[Items from a data source]
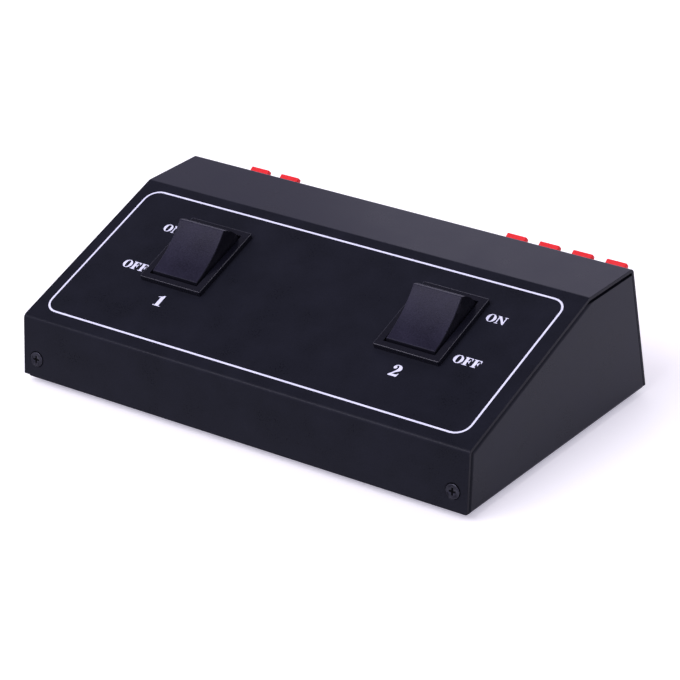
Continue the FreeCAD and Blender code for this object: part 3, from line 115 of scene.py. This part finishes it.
def grained(name, dark, light, grain, depth, rough, patch=12.0, gloss=0.5, **constants):
    """A finish with a fine grain, a slow drift of tone, and a roughness that follows both.

    The grain, the patches of tone and the depth of the relief are in millimetres.
    """
    material, tree, place = blank(name)
    fine = add(tree, "TexNoise", {"Vector": place, "Scale": pitch(grain), "Detail": 3.0})
    slow = add(tree, "TexNoise", {"Vector": place, "Scale": pitch(patch), "Detail": 2.0})
    both = add(tree, "Math", {0: fine.outputs["Fac"], 1: slow.outputs["Fac"]})
    share = add(
        tree, "MapRange", {"Value": both.outputs[0], "From Min": GRAIN_LOW, "From Max": GRAIN_HIGH}
    ).outputs["Result"]
    colour = add(tree, "Mix", {0: share, 6: tint(dark), 7: tint(light)}, data_type="RGBA")
    dull = add(tree, "MapRange", {"Value": share, "To Min": rough[0], "To Max": rough[1]})
    relief = add(
        tree, "Bump", {"Height": fine.outputs["Fac"], "Distance": depth * MM, "Strength": 1.0}
    )
    shader = add(
        tree,
        "BsdfPrincipled",
        {
            "Base Color": colour.outputs[2],
            "Roughness": dull.outputs["Result"],
            "Normal": relief.outputs["Normal"],
            "Specular IOR Level": gloss,
            **constants,
        },
    )
    add(tree, "OutputMaterial", {"Surface": shader.outputs[0]})
    return material


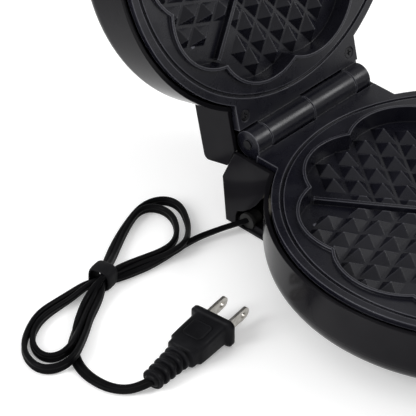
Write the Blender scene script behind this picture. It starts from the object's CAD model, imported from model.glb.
# Looks of the waffle maker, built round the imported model. Metres, same frame as the CAD.
import bpy
import bmesh
import math
import numpy as np
from mathutils import Matrix, Vector


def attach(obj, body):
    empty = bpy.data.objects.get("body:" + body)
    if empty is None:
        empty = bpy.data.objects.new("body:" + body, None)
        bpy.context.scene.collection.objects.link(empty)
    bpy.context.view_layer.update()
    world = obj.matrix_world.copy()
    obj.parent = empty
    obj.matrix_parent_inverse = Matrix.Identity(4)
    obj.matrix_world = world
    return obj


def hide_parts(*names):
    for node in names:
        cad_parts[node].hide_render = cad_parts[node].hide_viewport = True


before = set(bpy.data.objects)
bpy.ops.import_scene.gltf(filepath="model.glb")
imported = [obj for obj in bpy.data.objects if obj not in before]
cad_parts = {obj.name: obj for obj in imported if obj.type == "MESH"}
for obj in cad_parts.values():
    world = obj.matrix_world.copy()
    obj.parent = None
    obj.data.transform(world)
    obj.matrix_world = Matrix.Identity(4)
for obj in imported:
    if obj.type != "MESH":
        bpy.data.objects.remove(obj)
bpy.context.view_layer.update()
MM = 0.001

# ---------- Table, light and camera ----------
# A pale table that runs out past the view and a white room round it. One soft lamp stands at the right,
# where the hinge barrels and the pyramids catch it, and one at the left for the rim of the shells.
table = bpy.data.meshes.new("table_top")
table_half = 40
table.from_pydata([(x * table_half, y * table_half, 0) for x, y in ((-1, -1), (1, -1), (1, 1), (-1, 1))], [],
                  [(0, 1, 2, 3)])
table_top = bpy.data.objects.new("table_top", table)
bpy.context.collection.objects.link(table_top)
paper = bpy.data.materials.new("table_paper")
paper.use_nodes = True
paper_shader = paper.node_tree.nodes["Principled BSDF"]
paper_shader.inputs["Base Color"].default_value = (0.93, 0.93, 0.93, 1)
paper_shader.inputs["Roughness"].default_value = 0.9
paper_shader.inputs["Specular IOR Level"].default_value = 0.1
paper_shader.inputs["Emission Color"].default_value = (1, 1, 1, 1)
paper_shader.inputs["Emission Strength"].default_value = 0.22
table.materials.append(paper)

room = bpy.data.worlds.new("room")
bpy.context.scene.world = room
room.use_nodes = True
room.node_tree.nodes["Background"].inputs["Color"].default_value = (1, 1, 1, 1)
room.node_tree.nodes["Background"].inputs["Strength"].default_value = 0.8


def soft_lamp(name, at, aim, size, power):
    lamp = bpy.data.lights.new(name, "AREA")
    lamp.shape, lamp.size, lamp.size_y = "RECTANGLE", size[0], size[1]
    lamp.energy = power
    holder = bpy.data.objects.new(name, lamp)
    holder.location = at
    holder.rotation_euler = (Vector(aim) - Vector(at)).to_track_quat("-Z", "Y").to_euler()
    bpy.context.collection.objects.link(holder)


soft_lamp("lamp_right", (1.12, -0.9, 1.25), (0, 0.05, 0.05), (0.7, 0.7), 15)
soft_lamp("lamp_left", (-1.6, 0.5, 0.9), (0, 0.05, 0.1), (0.7, 1.2), 20)

view = bpy.data.cameras.new("view")
view.sensor_width, view.lens = 36, 238.59
view.clip_start, view.clip_end = 0.05, 60
camera = bpy.data.objects.new("view", view)
az, el, roll = math.radians(-48.20), math.radians(37.42), math.radians(1.91)
aimed_at, away = Vector((-0.09257, 0.08944, 0.0475)), 1.32609
back = Vector((math.sin(az) * math.cos(el), -math.cos(az) * math.cos(el), math.sin(el)))
right = back.cross(Vector((0, 0, -1))).normalized()
up = back.cross(right)
right, up = right * math.cos(roll) + up * math.sin(roll), up * math.cos(roll) - right * math.sin(roll)
turned = Matrix((right, up, back)).transposed().to_4x4()
camera.matrix_world = Matrix.Translation(aimed_at + back * away) @ turned
bpy.context.collection.objects.link(camera)
bpy.context.scene.camera = camera
bpy.context.scene.view_settings.view_transform = "Standard"


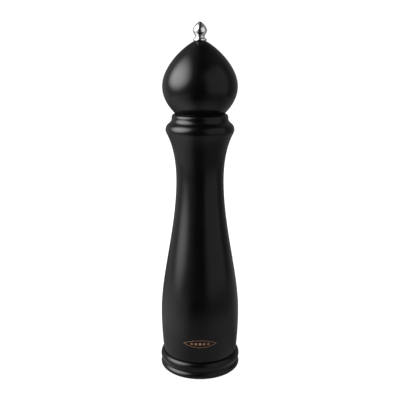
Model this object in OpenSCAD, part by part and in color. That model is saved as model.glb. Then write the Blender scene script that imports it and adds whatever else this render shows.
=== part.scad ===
// Turned wooden pepper mill with an onion-shaped head and a chromed acorn knob.
// The origin is the centre of the underside, +Z is up and the front faces -Y.
// Turning the head turns a square spindle, which carries the grinding rotor inside a fixed ring.
// Screwing the knob down draws the spindle up and closes the gap between the burrs.

/* [Outside] */
// Radius of the two beads round the foot
foot_r = 35.6; // [35:0.1:36]
// Radius of the belly
belly_r = 34.8; // [34:0.1:35]
// Radius of the waist, where the hand holds the mill
waist_r = 20.6; // [20:0.1:21]
// Radius of the bead under the neck
collar_r = 29.4; // [28.5:0.1:30]
// Radius of the head
head_r = 31.8; // [31:0.1:32]
// Height of the body, without the head
body_h = 229.8; // [229.8:0.1:230]

/* [Chamber] */
// Radius of the bore that holds the peppercorns
chamber_r = 13; // [13:0.1:13.3]
// Radius of the open mouth, inside the neck bush
mouth_r = 15.2; // [15:0.1:15.3]

/* [Grinder] */
// Radius of the rotor at its bottom edge
rotor_r = 11.8; // [11.5:0.1:11.9]
// Gap between the fine teeth, measured along the radius
burr_gap = 0.45; // [0.4:0.01:0.6]
// Number of fine teeth on each burr
fine_teeth = 24; // [18:1:30]
// Number of coarse flutes on the rotor
coarse_flutes = 6; // [5:1:7]

/* [Spindle] */
// Width of the square spindle
spindle_w = 6; // [5.8:0.1:6]
// Radius of the thread at each end of the spindle
thread_r = 2.5; // [2.3:0.1:2.5]
// Pitch of the thread, which is how far one turn of the knob moves the spindle
thread_pitch = 0.8; // [0.7:0.1:0.8]

/* [Hidden] */

$fn = 96;
curve_steps = 18;
fit_gap = 0.05;
cut = 1;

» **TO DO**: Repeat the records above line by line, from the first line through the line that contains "return material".

» **THE RESULT**:
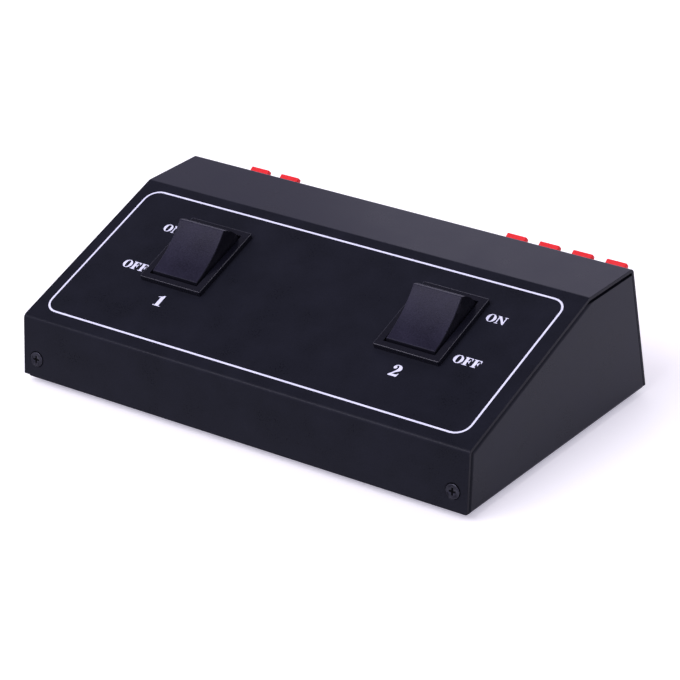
Continue the FreeCAD and Blender code for this object: part 3, from line 115 of scene.py. This part finishes it.
def grained(name, dark, light, grain, depth, rough, patch=12.0, gloss=0.5, **constants):
    """A finish with a fine grain, a slow drift of tone, and a roughness that follows both.

    The grain, the patches of tone and the depth of the relief are in millimetres.
    """
    material, tree, place = blank(name)
    fine = add(tree, "TexNoise", {"Vector": place, "Scale": pitch(grain), "Detail": 3.0})
    slow = add(tree, "TexNoise", {"Vector": place, "Scale": pitch(patch), "Detail": 2.0})
    both = add(tree, "Math", {0: fine.outputs["Fac"], 1: slow.outputs["Fac"]})
    share = add(
        tree, "MapRange", {"Value": both.outputs[0], "From Min": GRAIN_LOW, "From Max": GRAIN_HIGH}
    ).outputs["Result"]
    colour = add(tree, "Mix", {0: share, 6: tint(dark), 7: tint(light)}, data_type="RGBA")
    dull = add(tree, "MapRange", {"Value": share, "To Min": rough[0], "To Max": rough[1]})
    relief = add(
        tree, "Bump", {"Height": fine.outputs["Fac"], "Distance": depth * MM, "Strength": 1.0}
    )
    shader = add(
        tree,
        "BsdfPrincipled",
        {
            "Base Color": colour.outputs[2],
            "Roughness": dull.outputs["Result"],
            "Normal": relief.outputs["Normal"],
            "Specular IOR Level": gloss,
            **constants,
        },
    )
    add(tree, "OutputMaterial", {"Surface": shader.outputs[0]})
    return material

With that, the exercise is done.